BRIEF. Going through the material below, please gather all lines with the word "finishes" in them.

EXERCISE MATERIAL.
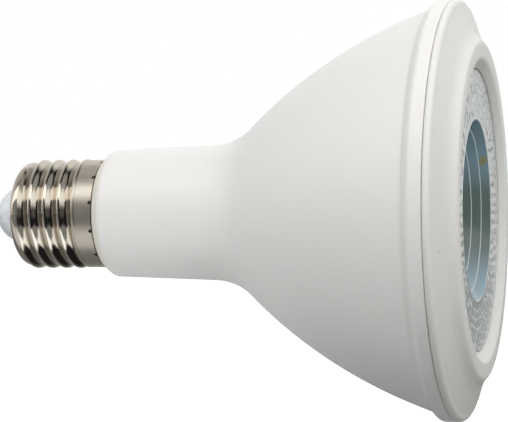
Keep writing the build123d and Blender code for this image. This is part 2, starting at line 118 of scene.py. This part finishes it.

---

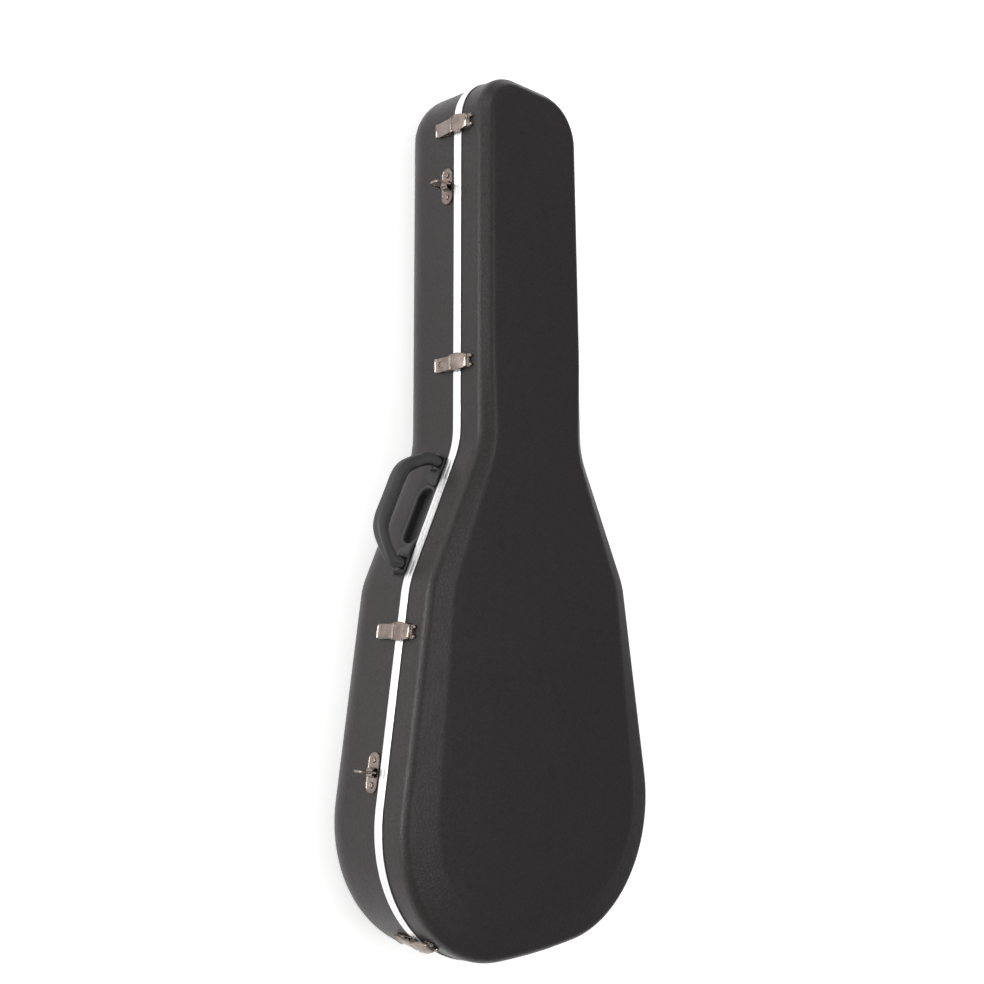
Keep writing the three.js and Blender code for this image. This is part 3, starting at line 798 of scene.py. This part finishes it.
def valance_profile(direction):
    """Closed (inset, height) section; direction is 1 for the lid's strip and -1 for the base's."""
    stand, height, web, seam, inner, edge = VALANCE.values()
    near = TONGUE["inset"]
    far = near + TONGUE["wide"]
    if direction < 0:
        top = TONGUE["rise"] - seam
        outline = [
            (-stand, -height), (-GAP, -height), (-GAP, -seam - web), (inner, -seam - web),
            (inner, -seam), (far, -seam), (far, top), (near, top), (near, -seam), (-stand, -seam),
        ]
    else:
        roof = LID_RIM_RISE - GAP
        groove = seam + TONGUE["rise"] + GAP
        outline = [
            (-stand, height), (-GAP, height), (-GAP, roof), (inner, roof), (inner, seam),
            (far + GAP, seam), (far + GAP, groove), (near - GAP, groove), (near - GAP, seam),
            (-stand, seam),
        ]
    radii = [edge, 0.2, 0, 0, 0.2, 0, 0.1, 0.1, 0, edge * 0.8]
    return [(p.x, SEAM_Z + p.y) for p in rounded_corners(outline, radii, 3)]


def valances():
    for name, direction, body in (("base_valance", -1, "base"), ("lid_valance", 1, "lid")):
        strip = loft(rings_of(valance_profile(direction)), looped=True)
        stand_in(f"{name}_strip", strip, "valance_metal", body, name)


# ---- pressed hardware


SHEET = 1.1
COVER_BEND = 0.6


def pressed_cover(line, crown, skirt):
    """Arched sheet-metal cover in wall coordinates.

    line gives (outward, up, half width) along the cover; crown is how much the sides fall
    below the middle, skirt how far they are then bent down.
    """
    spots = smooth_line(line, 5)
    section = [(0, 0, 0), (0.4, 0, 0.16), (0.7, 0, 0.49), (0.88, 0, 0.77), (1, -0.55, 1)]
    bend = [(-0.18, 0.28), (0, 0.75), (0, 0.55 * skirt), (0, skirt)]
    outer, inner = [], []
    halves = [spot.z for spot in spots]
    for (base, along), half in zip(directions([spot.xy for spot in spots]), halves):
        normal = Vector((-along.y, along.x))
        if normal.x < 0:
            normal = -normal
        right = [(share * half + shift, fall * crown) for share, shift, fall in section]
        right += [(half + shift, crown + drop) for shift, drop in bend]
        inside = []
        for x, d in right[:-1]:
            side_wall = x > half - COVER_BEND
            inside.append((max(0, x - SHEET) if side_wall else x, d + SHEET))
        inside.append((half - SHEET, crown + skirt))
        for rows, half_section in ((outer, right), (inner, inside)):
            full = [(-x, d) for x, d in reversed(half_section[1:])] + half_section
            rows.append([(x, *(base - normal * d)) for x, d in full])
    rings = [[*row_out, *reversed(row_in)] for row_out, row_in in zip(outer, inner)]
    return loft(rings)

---

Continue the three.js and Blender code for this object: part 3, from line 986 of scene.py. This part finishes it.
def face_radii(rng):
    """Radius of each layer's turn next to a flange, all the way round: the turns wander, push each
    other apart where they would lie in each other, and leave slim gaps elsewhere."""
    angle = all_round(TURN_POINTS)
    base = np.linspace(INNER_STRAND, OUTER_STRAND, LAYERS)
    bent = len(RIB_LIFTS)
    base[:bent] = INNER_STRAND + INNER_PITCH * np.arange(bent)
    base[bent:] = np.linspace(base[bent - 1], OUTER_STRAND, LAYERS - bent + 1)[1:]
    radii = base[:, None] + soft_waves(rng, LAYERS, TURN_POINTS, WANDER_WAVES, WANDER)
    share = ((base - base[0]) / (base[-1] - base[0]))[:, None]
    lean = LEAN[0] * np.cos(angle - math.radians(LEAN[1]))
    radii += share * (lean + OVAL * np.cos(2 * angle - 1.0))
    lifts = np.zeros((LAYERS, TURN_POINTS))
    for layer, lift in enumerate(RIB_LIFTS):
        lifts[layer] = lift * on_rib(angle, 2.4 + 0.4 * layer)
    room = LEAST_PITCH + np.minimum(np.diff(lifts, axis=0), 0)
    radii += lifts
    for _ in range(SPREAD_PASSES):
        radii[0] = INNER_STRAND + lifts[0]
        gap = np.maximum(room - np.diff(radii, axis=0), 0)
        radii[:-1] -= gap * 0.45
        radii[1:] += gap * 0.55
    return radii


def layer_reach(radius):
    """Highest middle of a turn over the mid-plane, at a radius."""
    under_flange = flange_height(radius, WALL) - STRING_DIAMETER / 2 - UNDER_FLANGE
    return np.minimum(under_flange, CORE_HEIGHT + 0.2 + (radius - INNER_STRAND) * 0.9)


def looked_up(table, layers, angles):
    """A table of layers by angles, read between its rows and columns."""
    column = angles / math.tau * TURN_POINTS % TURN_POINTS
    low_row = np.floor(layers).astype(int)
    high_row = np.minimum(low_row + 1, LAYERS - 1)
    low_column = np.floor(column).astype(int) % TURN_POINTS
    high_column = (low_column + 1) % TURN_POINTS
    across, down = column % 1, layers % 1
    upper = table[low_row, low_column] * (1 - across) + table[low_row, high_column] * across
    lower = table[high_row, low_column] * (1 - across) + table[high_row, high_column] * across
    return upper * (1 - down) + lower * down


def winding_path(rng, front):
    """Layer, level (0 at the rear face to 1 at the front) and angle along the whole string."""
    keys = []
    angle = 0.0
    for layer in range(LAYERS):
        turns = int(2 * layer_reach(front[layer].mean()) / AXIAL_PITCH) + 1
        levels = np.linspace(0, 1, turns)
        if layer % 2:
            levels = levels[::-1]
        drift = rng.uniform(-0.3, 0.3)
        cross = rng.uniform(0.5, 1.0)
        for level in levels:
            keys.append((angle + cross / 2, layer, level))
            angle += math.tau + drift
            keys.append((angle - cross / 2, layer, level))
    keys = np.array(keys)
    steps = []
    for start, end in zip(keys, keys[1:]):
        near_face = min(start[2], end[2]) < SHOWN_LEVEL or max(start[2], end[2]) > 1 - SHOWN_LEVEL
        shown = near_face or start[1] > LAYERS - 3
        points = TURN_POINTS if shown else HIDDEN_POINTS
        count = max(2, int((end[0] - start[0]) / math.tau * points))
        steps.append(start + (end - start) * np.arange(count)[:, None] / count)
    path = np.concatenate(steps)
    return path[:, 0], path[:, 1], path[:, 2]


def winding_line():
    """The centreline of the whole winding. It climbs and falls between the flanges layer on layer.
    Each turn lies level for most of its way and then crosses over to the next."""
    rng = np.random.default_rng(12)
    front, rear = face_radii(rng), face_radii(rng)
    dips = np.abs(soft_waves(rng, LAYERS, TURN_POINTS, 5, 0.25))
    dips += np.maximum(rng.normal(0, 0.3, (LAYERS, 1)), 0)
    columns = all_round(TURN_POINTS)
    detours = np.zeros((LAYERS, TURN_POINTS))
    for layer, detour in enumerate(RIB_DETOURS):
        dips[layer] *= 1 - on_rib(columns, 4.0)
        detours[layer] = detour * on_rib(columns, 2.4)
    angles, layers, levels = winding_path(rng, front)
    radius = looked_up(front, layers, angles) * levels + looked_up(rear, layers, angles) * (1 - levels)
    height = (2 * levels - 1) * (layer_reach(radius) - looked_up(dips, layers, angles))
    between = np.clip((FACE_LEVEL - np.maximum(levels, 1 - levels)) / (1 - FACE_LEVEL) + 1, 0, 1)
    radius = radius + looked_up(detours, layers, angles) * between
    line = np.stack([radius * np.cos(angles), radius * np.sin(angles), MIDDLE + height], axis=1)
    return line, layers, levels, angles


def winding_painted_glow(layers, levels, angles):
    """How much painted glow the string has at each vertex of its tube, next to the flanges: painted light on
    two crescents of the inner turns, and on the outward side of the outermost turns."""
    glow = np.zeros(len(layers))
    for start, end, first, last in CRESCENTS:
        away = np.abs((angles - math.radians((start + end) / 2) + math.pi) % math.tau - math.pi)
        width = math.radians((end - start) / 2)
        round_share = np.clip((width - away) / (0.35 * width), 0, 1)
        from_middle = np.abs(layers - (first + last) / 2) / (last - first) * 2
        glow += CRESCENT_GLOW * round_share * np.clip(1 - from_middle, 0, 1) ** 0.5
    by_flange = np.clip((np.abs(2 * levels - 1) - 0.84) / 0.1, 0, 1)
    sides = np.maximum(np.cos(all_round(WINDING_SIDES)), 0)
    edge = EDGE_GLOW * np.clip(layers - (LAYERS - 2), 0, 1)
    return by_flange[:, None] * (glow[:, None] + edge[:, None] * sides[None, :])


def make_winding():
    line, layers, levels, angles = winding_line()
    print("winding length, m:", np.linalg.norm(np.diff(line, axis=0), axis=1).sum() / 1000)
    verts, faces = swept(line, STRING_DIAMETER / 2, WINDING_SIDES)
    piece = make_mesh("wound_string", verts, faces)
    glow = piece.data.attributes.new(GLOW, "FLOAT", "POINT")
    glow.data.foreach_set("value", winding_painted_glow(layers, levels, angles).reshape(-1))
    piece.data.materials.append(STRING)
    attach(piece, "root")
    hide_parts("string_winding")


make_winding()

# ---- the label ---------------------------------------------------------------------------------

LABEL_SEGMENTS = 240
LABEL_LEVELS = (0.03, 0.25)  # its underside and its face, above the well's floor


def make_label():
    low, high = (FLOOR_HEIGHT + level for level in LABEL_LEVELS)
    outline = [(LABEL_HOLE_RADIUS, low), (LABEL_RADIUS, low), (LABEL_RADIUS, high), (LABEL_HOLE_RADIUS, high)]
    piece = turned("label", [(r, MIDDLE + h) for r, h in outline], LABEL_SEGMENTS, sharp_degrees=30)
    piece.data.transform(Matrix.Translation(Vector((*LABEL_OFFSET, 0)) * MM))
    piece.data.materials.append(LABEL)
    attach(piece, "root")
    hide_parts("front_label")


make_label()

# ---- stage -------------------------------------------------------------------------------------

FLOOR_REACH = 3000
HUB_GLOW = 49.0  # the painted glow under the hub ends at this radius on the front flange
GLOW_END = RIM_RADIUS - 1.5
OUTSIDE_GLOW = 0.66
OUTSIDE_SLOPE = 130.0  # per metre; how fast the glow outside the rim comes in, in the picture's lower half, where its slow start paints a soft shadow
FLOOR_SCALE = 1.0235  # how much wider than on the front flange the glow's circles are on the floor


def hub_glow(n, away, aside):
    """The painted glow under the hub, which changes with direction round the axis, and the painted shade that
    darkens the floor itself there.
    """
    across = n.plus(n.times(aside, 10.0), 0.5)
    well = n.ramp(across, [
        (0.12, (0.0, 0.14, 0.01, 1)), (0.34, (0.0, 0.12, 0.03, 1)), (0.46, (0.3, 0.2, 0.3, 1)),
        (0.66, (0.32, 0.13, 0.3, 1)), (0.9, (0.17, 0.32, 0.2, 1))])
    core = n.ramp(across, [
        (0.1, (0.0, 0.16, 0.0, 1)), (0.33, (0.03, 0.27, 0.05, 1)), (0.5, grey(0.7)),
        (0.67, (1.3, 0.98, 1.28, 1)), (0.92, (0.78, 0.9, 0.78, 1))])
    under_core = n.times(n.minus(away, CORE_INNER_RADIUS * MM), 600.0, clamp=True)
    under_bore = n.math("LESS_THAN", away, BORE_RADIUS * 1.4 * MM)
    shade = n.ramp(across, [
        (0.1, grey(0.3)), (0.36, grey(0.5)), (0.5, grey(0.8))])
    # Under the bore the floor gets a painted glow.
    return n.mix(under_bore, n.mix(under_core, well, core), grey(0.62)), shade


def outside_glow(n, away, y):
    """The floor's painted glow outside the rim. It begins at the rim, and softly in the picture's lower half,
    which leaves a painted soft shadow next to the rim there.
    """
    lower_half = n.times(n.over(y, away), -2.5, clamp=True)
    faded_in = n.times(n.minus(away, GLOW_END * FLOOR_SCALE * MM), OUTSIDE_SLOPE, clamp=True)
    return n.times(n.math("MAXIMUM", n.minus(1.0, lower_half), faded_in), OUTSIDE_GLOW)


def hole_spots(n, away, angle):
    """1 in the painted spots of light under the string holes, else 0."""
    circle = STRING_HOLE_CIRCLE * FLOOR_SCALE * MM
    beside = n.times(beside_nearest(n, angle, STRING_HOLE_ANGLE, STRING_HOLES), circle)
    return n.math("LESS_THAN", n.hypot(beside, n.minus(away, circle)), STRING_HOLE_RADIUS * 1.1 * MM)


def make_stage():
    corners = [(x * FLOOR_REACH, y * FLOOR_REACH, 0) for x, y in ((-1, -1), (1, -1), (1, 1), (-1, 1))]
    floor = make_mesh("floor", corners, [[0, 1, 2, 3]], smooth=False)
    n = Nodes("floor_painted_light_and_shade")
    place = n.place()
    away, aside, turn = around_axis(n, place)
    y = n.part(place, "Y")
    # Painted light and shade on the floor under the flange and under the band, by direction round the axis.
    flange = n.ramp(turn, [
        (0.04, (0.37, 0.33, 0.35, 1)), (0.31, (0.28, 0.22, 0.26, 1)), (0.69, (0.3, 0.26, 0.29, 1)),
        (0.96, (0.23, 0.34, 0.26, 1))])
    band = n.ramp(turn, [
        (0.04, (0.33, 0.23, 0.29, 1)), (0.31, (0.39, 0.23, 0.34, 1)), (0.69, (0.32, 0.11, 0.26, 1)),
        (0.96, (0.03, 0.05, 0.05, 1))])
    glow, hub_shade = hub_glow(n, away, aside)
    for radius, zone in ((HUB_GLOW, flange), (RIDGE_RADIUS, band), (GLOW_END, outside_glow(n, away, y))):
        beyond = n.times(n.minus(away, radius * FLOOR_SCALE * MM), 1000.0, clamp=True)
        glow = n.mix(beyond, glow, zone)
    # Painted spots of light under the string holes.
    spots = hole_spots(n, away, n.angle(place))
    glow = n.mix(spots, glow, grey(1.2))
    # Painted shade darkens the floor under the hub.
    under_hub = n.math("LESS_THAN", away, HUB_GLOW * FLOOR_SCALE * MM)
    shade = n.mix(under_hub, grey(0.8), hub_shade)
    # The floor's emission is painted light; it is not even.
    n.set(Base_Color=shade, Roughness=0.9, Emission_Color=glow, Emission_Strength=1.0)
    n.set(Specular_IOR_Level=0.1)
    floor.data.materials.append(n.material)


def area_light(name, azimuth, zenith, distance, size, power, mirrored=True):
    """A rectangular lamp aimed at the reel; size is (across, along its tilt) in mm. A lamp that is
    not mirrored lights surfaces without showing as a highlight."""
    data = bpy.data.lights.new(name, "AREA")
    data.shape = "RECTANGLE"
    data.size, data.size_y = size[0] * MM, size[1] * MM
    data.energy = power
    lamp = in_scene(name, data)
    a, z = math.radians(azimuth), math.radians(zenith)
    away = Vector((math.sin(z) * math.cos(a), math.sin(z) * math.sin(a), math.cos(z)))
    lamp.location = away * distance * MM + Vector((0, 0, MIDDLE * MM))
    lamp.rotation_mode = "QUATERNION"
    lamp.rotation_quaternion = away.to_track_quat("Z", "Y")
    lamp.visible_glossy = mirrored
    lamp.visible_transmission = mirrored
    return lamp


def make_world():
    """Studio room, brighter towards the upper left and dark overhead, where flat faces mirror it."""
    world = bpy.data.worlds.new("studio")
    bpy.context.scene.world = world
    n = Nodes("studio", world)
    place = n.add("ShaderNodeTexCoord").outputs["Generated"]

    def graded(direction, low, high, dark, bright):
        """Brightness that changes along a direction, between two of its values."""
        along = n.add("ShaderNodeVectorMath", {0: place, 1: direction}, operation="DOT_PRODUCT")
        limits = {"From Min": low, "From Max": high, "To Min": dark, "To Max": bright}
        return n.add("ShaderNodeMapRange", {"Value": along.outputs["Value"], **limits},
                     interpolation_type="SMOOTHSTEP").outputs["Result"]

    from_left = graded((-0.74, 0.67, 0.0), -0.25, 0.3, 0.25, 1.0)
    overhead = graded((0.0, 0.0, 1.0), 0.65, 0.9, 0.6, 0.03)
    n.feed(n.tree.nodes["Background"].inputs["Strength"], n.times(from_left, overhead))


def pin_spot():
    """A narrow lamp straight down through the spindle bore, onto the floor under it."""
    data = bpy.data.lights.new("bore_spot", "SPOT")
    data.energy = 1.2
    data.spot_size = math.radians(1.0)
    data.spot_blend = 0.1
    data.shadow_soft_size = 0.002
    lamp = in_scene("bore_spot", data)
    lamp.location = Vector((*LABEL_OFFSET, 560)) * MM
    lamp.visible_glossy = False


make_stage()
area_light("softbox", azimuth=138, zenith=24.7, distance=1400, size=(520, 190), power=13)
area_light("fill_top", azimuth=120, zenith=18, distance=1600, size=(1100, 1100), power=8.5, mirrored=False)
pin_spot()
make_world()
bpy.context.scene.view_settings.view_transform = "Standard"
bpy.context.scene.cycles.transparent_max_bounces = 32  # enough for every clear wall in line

WORKED ANSWER.
Keep writing the build123d and Blender code for this image. This is part 2, starting at line 118 of scene.py. This part finishes it.
Keep writing the three.js and Blender code for this image. This is part 3, starting at line 798 of scene.py. This part finishes it.
Continue the three.js and Blender code for this object: part 3, from line 986 of scene.py. This part finishes it.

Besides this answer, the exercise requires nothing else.